Personality in plain English
Steadier than he used to be. Still impulsive on the right edge of a situation — first to charge, first to declare, first to refuse — but grounded in care rather than vengeance. The Goodreads quotes page attributes to him both the refusal to destroy Kelly and the warning to Gary about setting someone on fire, and those two lines are the cleanest distillation of who he has become: someone who treats other creatures as creatures, even when other creatures are dragons. His worst habit is the kind of stubbornness that won't update on new information once he's decided someone (or something) is worth protecting. His best is that, this book, he's right about everything he uses that stubbornness on.
What he wants
Kelly safe. The home team running smoothly. The wizards held to the standards they set after exiling Jimmy. Jeff held to those standards too, even if the council ultimately decides not to.
What he fears
That the council will pull Jeff back inside the lines and that the precedent — what we did to Jimmy we'll do to anyone — will quietly cease to be the precedent. That Kelly will be considered expendable by people he otherwise trusts.
Key relationships
- Kelly. The dragon he names. Tyler's relationship with Kelly is the book's most touching small thread, and the book is unembarrassed about playing the sheepdog-and-his-handler register straight.
- Gary. Field partner and conscience-foil. Their dynamic is the home team's spine: Tyler the moral instinct, Gary the practical engineer, both wrong in different and complementary ways.
- Phillip. Respect across a distance. Phillip and Tyler do not need to be friends to work together; they aren't, and they do.
- Jeff. Tyler's stance toward Jeff is the strictest in the council — the book uses Tyler to demonstrate that the Jeff-Jimmy parallel is real, even when the council chooses not to act on it.
Visual identity
Mid-twenties, light skin tone, casual gamer build, short-cropped dark hair, and — the load-bearing detail — no conical hat. He is the only Leadchurch wizard who never puts one on, and the book uses the hatlessness as his sprite signature. He wears a teal short-sleeved tunic over a blue-grey undershirt, light-blue or grey trousers, worn brown leather boots, and rolls his sleeves up to show a small pink dragon-claw scar on the left forearm — a Kelly-handling souvenir new this book. He doesn't carry a staff in most scenes; when he casts, the effect is a gentle pixel-block green halo around whatever creature he's calming. Kelly is at his heel everywhere, dark-brown leather saddle still on.
Aliases
The following names and references in the book all point to this character. Use any of these as link anchors back to this page.
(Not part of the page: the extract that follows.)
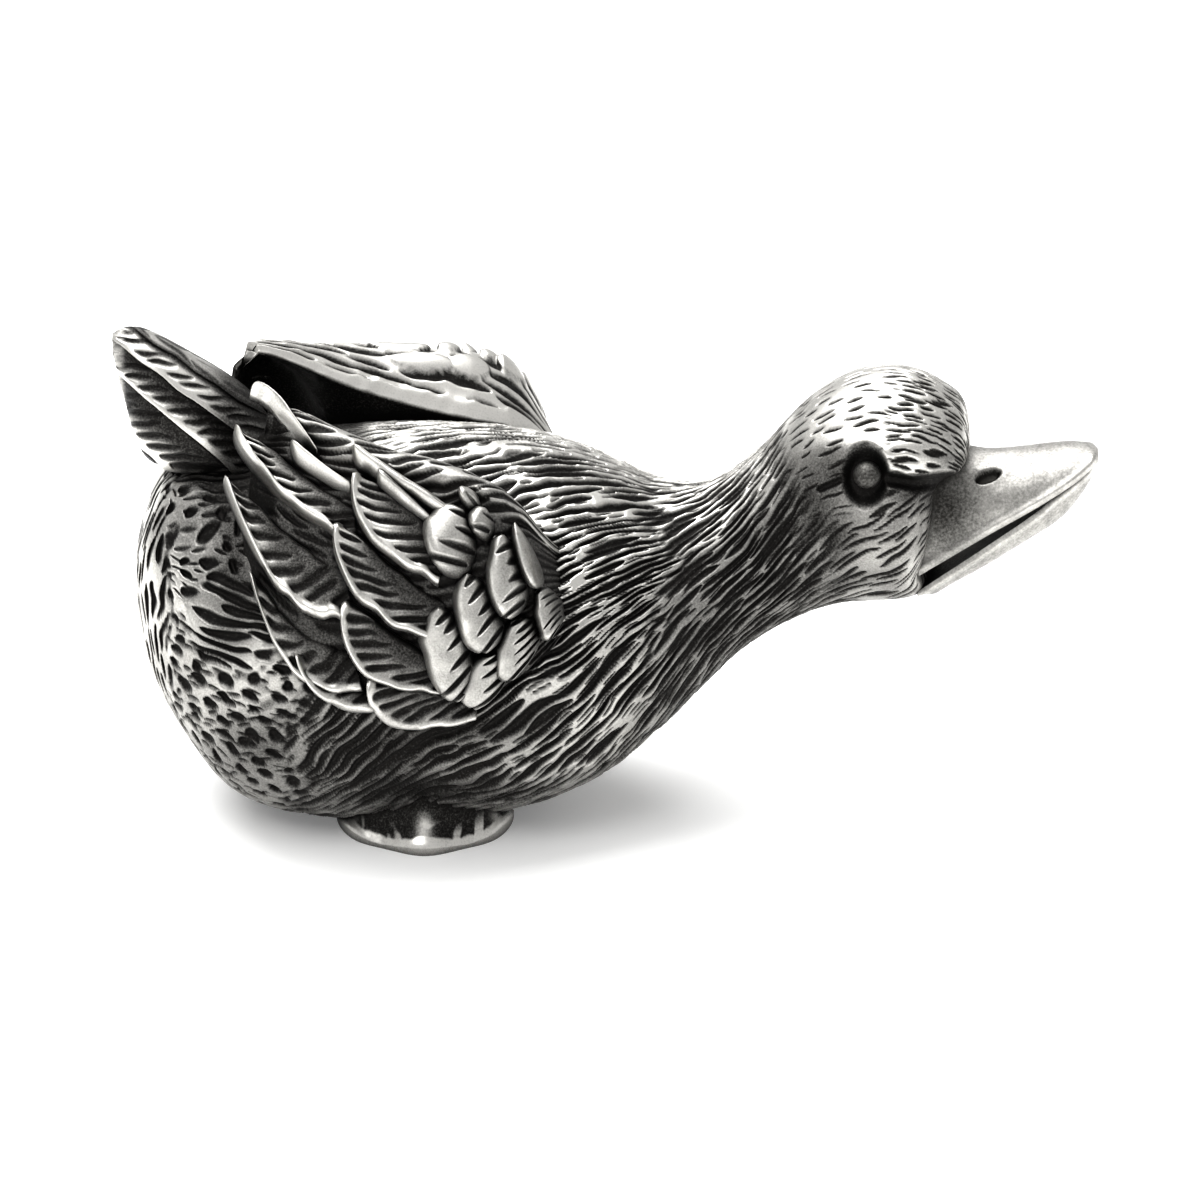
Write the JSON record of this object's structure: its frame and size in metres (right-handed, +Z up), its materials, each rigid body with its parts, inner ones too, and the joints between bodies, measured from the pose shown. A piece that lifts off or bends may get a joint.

- Tyler (canonical — the most common form)
Discussion questions
- Tyler is the first wizard to figure out the dragons are not monsters. The rest of the cast catches up around chapter twenty-two. Is the book treating that as Tyler's special intuition or as everyone else's failure?
- Tyler is hatless. Every other Leadchurch wizard has a hat. Is the choice a costume detail or a moral signal?
- Tyler argues for stricter consequences for Jeff in chapter twenty-four. Roy argues for proportion. Which position does the book want you to agree with — and which does it think will turn out to be correct in retrospect?
- Kelly is, by the end of the book, Tyler's responsibility for life. The book treats this as warm and good. Is the responsibility a reward, a burden, or a domestication?
- Tyler's book-one anger has cooled into something else. Pick a moment from this book where the cool register works for him, and one where the book might have benefited from a flash of the old heat.